» **Source excerpt**:
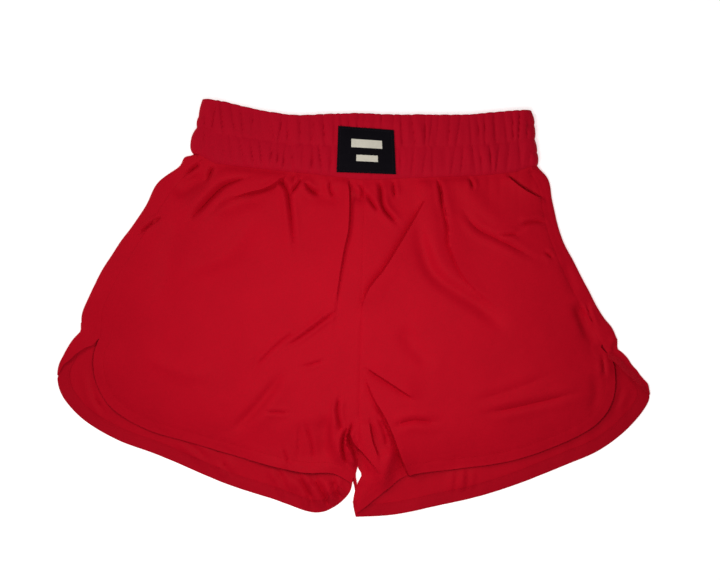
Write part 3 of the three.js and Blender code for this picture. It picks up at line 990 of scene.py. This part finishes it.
def wrap_sheet(side, fold, edge, out, reach, down):
    """The cloth from the floor round the side fold to its front edge, from rows as above."""
    end, slope, _ = FLAP_END[side]
    low = back_height(fold) - CLOTH_THICKNESS
    on_facing = np.clip(np.minimum(down, 1 - down) / 0.1, 0, 1)
    least = low + LEAST_RISE + FACING_RISE * on_facing

    def over(plan, inward):
        """The turned-over cloth's height; it falls along the flap and slopes out across it."""
        rise = slope * np.clip(down / 0.15, 0, 1) * np.sqrt(1 - down)
        rise = rise * (inward**FLAP_CROWN - 0.5)
        return np.maximum(front_height(plan) * (1 - down) + end * down + rise, least)

    high = over(fold, 0.0)
    columns = []
    for k in range(RETURN_TURNS + 1):
        angle = math.pi * (k / RETURN_TURNS - 0.5)
        plan = fold + out * (reach * math.cos(angle))[:, None]
        height = (low + high) / 2 + (high - low) / 2 * math.sin(angle)
        columns.append(np.column_stack([plan, height]))
    across = max(4, int(np.linalg.norm(fold - edge, axis=1).max() / 1.8))
    for k in range(1, across + 1):
        plan = fold + (edge - fold) * (k / across)
        columns.append(np.column_stack([plan, over(plan, k / across)]))
    grid = np.stack(columns, 1)
    faces = grid_faces(*grid.shape[:2])
    if side == "left":
        faces = [(b, c, d, a) for a, b, c, d in faces]
    else:
        faces = [(a, d, c, b) for a, b, c, d in faces]
    return grid.reshape(-1, 3), faces


def back_panel(side):
    """The back cloth: its layer on the floor, welded to the turn round the side fold."""
    outline = below_fold(side)
    beside = fold_rows(side)
    below = flap_rows(side, outline, *[row[-1] for row in beside[:4]])
    rows = [np.concatenate(pair) for pair in zip(beside, below)]
    wrap, wrap_faces = wrap_sheet(side, *rows)
    fold = rows[0]
    _, _, skipped, length, _ = SLITS[side]
    rest = outline[int(skipped + length) + 1 :]
    rest = np.vstack([fold[-1:], rest[:-1], fold[:1]])
    rest = parted(smooth_path(rest, COARSE_STEP), side)
    rest[rest[:, 1] > WAIST_LOW, 1] += WAIST_TUCK
    plan, faces = fill(np.vstack([fold, rest[1:-1]]), COARSE_STEP)
    height = back_height(plan)
    height[under_band(plan) & ~inside(plan, rim(f"{side}_back_panel", -1))] = BACK_WAIST_HEIGHT
    if side == "left":
        height += 0.5 * np.clip(-past_fold(plan) / 0.6, 0, 1)
    floor = np.column_stack([plan, height - CLOTH_THICKNESS])
    faces = [tuple(reversed(f)) for f in faces]
    faces += [tuple(i + len(floor) for i in f) for f in wrap_faces]
    points, faces = weld(np.vstack([floor, wrap]), faces)
    add_sheet(f"{side}_back_cloth", points, faces, CLOTH_THICKNESS, BODY, f"{side}_back_panel")


# ---------------------------------------------------------------- hems, seams and stitches

STITCH_LENGTH = 2.3
STITCH_SPACING = 3.0
STITCH_SIDES = 6
THREAD_RADIUS = 0.17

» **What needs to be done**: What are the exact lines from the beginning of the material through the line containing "least = low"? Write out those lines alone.

» **Task output**:
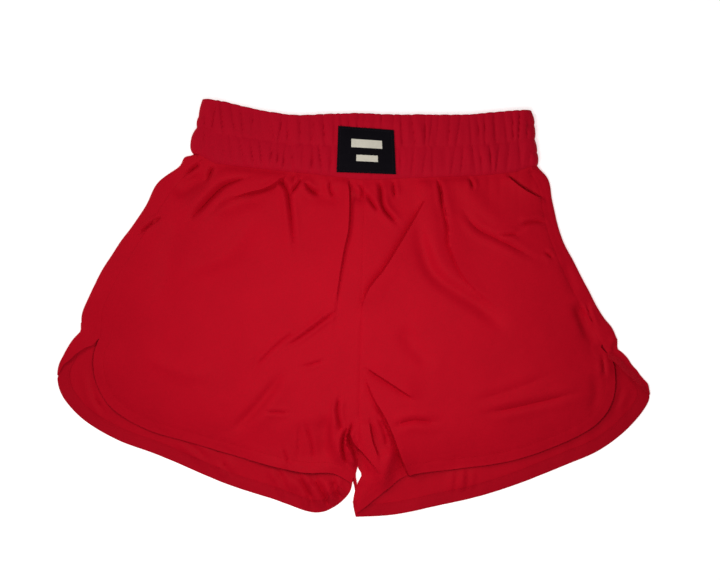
Write part 3 of the three.js and Blender code for this picture. It picks up at line 990 of scene.py. This part finishes it.
def wrap_sheet(side, fold, edge, out, reach, down):
    """The cloth from the floor round the side fold to its front edge, from rows as above."""
    end, slope, _ = FLAP_END[side]
    low = back_height(fold) - CLOTH_THICKNESS
    on_facing = np.clip(np.minimum(down, 1 - down) / 0.1, 0, 1)
    least = low + LEAST_RISE + FACING_RISE * on_facing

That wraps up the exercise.